Наступил день святого Алоизия – он же день святого Филарета.

– Филарет получил от Господа и природы все необходимое для приятной и разумной жизни, – провозгласил дядя Квансиус, – и должно почитать святого Алоизия за его влияние на доброго короля Дагобера: отметим же сей двойной праздник с достохвальным веселием.

Стол радовал глаза и ноздри телячьим паштетом с анчоусами, жареными фазанами, индейкой с трюфелями, майенской ветчиной в желе; друзья беспрерывно передавали из рук в руки бутылки вина, запечатанные разноцветным сургучом.

За десертом, состоявшим из фигурного торта, джемов, марципанов и франжипанов, капитан Коппеян потребовал пунш.

Горячий напиток дымился в стеклянных чашках, здравый смысл улетучивался столь же вольно и сладостно. Бинус Комперноль свалился с кресла – его отнесли на софу, где он немедленно заснул. Благостный Финайер во что бы то ни стало решил спеть арию из старинной оперы.

– Я хочу вырвать из когтей забытья «Весталку» Спонтини, – разглагольствовал он, – пусть восторжествует справедливость!

После чего он задремал, но через минуту завопил:

– Я хочу ее видеть, слышите, Квансиус!
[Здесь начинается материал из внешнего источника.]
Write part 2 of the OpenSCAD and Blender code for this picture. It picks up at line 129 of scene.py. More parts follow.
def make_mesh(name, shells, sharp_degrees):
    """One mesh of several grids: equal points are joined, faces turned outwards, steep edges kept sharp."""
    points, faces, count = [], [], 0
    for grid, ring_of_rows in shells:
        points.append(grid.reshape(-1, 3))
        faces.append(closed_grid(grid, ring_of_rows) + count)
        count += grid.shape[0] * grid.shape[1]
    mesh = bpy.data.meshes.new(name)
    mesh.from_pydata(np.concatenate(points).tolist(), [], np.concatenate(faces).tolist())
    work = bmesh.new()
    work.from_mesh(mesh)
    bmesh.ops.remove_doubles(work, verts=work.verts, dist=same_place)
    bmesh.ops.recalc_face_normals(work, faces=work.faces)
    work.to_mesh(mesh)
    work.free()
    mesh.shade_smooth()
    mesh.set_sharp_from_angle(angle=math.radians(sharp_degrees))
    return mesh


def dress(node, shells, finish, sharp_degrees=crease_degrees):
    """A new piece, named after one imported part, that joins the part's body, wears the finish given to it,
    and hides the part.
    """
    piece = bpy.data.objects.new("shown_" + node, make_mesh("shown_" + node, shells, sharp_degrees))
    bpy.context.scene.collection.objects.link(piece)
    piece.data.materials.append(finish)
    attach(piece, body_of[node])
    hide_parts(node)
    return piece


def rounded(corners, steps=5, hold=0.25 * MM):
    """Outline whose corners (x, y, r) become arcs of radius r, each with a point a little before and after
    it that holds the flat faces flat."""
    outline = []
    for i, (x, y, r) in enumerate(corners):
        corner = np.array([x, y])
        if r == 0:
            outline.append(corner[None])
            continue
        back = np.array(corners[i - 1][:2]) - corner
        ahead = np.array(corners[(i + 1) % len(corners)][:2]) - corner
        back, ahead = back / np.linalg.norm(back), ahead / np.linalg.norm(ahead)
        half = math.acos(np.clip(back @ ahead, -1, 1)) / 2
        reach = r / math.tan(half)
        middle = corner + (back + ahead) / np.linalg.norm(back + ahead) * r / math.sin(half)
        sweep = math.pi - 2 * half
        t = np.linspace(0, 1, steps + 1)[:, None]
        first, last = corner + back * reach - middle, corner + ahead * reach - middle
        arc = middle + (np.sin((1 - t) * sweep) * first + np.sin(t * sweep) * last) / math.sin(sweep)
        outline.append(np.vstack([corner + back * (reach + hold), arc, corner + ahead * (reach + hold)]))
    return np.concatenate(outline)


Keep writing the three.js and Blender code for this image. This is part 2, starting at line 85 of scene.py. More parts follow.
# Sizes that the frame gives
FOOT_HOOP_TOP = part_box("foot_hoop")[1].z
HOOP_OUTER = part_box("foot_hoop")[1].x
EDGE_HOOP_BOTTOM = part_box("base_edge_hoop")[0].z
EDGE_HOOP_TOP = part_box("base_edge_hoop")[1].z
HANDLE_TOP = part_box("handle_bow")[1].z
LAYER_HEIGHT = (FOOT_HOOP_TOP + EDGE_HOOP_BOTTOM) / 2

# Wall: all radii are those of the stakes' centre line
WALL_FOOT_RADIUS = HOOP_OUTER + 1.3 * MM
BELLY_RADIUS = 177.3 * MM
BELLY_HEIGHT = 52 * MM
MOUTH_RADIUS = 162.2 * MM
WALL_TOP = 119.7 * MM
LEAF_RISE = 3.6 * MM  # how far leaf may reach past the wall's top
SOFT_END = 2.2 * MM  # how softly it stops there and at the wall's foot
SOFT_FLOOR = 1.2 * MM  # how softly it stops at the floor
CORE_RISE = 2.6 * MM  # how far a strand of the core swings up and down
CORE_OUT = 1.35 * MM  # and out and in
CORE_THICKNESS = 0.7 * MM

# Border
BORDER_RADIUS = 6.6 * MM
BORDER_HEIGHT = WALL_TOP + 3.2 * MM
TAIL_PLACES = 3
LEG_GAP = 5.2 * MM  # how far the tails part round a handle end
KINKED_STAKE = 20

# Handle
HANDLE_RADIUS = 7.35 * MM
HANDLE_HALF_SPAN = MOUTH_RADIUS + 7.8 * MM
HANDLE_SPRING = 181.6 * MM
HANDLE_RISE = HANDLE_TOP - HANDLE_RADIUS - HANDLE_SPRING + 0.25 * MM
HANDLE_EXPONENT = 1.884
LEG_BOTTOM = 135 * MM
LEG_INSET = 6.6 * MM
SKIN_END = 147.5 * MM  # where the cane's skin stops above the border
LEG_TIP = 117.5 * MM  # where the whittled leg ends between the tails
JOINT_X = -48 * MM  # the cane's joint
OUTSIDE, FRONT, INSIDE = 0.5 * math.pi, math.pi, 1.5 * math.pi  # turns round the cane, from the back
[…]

Имею полное право! Кто помогал вам в поисках?

– Замолчите, Финайер, – дядя стукнул кулаком по столу. – Замолчите, вы пьяны!

Но Финайер, не обратив внимания, резкими неверными шагами вышел из комнаты. Дядя Квансиус переполошился.
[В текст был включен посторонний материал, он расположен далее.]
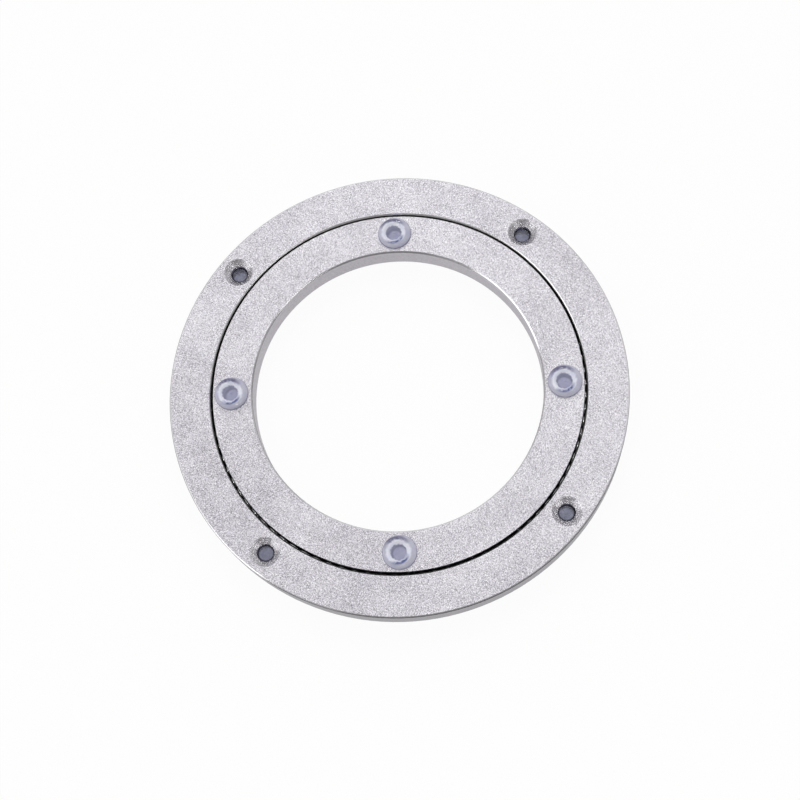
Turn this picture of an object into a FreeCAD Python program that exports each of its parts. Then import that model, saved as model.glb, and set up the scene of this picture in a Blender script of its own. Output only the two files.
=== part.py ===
import FreeCAD, Part
import math
import os
import Sketcher

# Lazy susan bearing: two turned aluminium rings with a full row of steel balls between them.
# It lies as on a bench, on the outer ring's pads, with the screw countersinks and the inner
# ring's pads upwards. Origin: on the rings' axis, at the surface it lies on. +Z is up.
# Lengths are in millimetres, angles in degrees.

# Driving sizes
SIZES = {
    # Ball row and raceways
    "pitch_diameter": 113.9,
    "ball_diameter": 3.969,
    "ball_gap": 0.006,
    "first_ball_angle": 2.2,
    "race_clearance": 0.02,
    # Rings, on either side of the row's pitch circle
    "ring_gap": 0.6,
    "outer_ring_width": 12.75,
    "inner_ring_width": 12.25,
    "outer_ring_thickness": 8.0,
    "inner_ring_thickness": 8.0,
    "edge_break": 0.45,
    "inner_ring_rim_break": 0.15,
    # Stepped holes: countersink, plain screw hole, then a socket for a pad's stem
    "holes_per_ring": 4,
    "rim_to_hole_centre": 6.5,
    "bore_to_hole_centre": 6.35,
    "outer_hole_angle": 45.0,
    "inner_ring_turn": 39.0,
    "screw_hole_diameter": 5.1,
    "screw_hole_length": 1.0,
    "countersink_diameter": 9.0,
    "countersink_angle": 90.0,
    "socket_diameter": 5.6,
    # Silicone pads
    "pad_head_diameter": 10.4,
    "pad_head_height": 1.2,
    "pad_stem_clearance": 0.05,
    "pad_stem_end_gap": 0.1,
    # Grub screw that closes the hole through which the balls are loaded
    "plug_diameter": 5.0,
    "plug_clearance": 0.02,
    "plug_tip_gap": 0.2,
    "plug_recess": 0.3,
    "plug_key_width": 2.5,
    "plug_key_depth": 2.5,
}

# The ball row is kept as this many arcs of separate balls
BALL_SETS = 18
# Each ball has 26 flats, to keep the row light: the width across them, as a share of the diameter
# of the sphere that has the same volume
FLATS_PER_DIAMETER = (math.pi * (1 + math.sqrt(2)) ** 3 / (24 + 20 * math.sqrt(2))) ** (1 / 3)
# The bevel that leaves all flats of a cube equally wide, as a share of the cube
BEVEL_PER_FLATS = (1 - 1 / (1 + math.sqrt(2))) / 2

# Sizes that follow from the driving ones
PITCH_RADIUS = "Sizes.pitch_diameter / 2"
OUTER_RING_WALL = "(Sizes.pitch_diameter + Sizes.ring_gap) / 2"
INNER_RING_WALL = "(Sizes.pitch_diameter - Sizes.ring_gap) / 2"
OUTER_RADIUS = f"({OUTER_RING_WALL} + Sizes.outer_ring_width)"
BORE_RADIUS = f"({INNER_RING_WALL} - Sizes.inner_ring_width)"
OUTER_HOLE_RADIUS = f"({OUTER_RADIUS} - Sizes.rim_to_hole_centre)"
INNER_HOLE_RADIUS = f"({BORE_RADIUS} + Sizes.bore_to_hole_centre)"
OUTER_RING_BOTTOM = "Sizes.pad_head_height"
OUTER_RING_TOP = f"({OUTER_RING_BOTTOM} + Sizes.outer_ring_thickness)"
BALL_HEIGHT = f"({OUTER_RING_BOTTOM} + Sizes.outer_ring_thickness / 2)"
INNER_RING_BOTTOM = f"({BALL_HEIGHT} - Sizes.inner_ring_thickness / 2)"
INNER_RING_TOP = f"({BALL_HEIGHT} + Sizes.inner_ring_thickness / 2)"
BALL_COUNT = "floor(180deg / asin((Sizes.ball_diameter + Sizes.ball_gap) / Sizes.pitch_diameter))"
BALL_FLATS = f"Sizes.ball_diameter * {FLATS_PER_DIAMETER}"
# The raceways are 90 degree vees whose sides stand off the balls by the race clearance: their depth
# from the pitch circle, and half their height there
VEE_DEPTH = "(Sizes.ball_diameter / 2 + Sizes.race_clearance) * sqrt(2)"
COUNTERSINK_WIDTH = "(Sizes.countersink_diameter - Sizes.screw_hole_diameter) / 2"
COUNTERSINK_DEPTH = f"{COUNTERSINK_WIDTH} / tan(Sizes.countersink_angle * 0.5deg)"
OUTER_SOCKET = f"(Sizes.outer_ring_thickness - {COUNTERSINK_DEPTH} - Sizes.screw_hole_length)"
INNER_SOCKET = f"(Sizes.inner_ring_thickness - {COUNTERSINK_DEPTH} - Sizes.screw_hole_length)"
INNER_HOLE_ANGLE = "(Sizes.outer_hole_angle + Sizes.inner_ring_turn)"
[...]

– Остановите, он натворит глупостей! Доктор Пиперзеле с трудом приоткрыл мутные глаза и пробормотал:

– Да, да… остановите… его…

Шаги Финайера донеслись с лестницы, ведущей на второй этаж. Дядя бросился вдогонку, увлекая за собой услужливого, но отяжелевшего Пиперзеле.

Капитан Коппеян пожал плечами, выпил чашку пунша, снова налил и закурил трубку.

– Глупости… очевидные глупости…

И тогда раздался отчаянный вопль, потом крики: кто–то грохнулся на пол.

Я распознал тонкие, жалобные интонации Финайера.

– Она в меня вцепилась, Господи помилуй, палец оторвала…

Послышались стенания дяди Квансиуса:

– Она исчезла… ради всего святого… где она?

Коппеян выколотил трубку, выбрался из кресла, потом из столовой и принялся взбираться по винтовой лестнице, ведущей на второй этаж. Я с беспокойным любопытством следовал за ним в комнату, которая оставалась мне доселе неизвестной.

Мебель там почти отсутствовала. Дядя, доктор Пиперзеле и Финайер стояли у большого стола.

Финайер был бледен как полотно. Его лицо исказила болезненная судорога, с бессильной правой руки капала кровь.

– Вы ее… открыли… – вновь и вновь страдальчески твердил дядя.

– Я хотел рассмотреть получше, – хныкал честный Финайер. – О моя рука, Боже, какой кошмар!

Я увидел на столе небольшую железную клетку, на вид весьма прочную. Дверца была открыта и клетка пуста.

* * *

В день святого Амвросия я чувствовал себя отвратительно: накануне, в день святого Николая, подобно всем избалованным мальчишкам я объелся сладостями, пирожными и фруктами.

Долго ворочался в постели и, не в силах заснуть, поднялся среди ночи с мерзким привкусом во рту и желудочными спазмами. Потихоньку боль отпустила; я подошел к окну и вгляделся в черную улицу, где гулял ветер и град сухо и монотонно сверлил тишину.

Дом дяди Квансиуса располагался под углом к нашему. Меня удивило, что в столь поздний час на шторах блуждает желтый отсвет.

– Скорей всего, он тоже объелся, – самодовольно позлословил я, вспомнив, как дядя утащил пряничного человечка из подаренных мне в день святого Николая кондитерских диковин.

И вдруг я отшатнулся от окна, едва сдержав крик.

В доме Квансиуса легкая тень прыгнула на штору и сгустилась безобразным очертанием гигантского паука.

Тень сжималась, расползалась, пробегала кругами, потом пропала из поля зрения.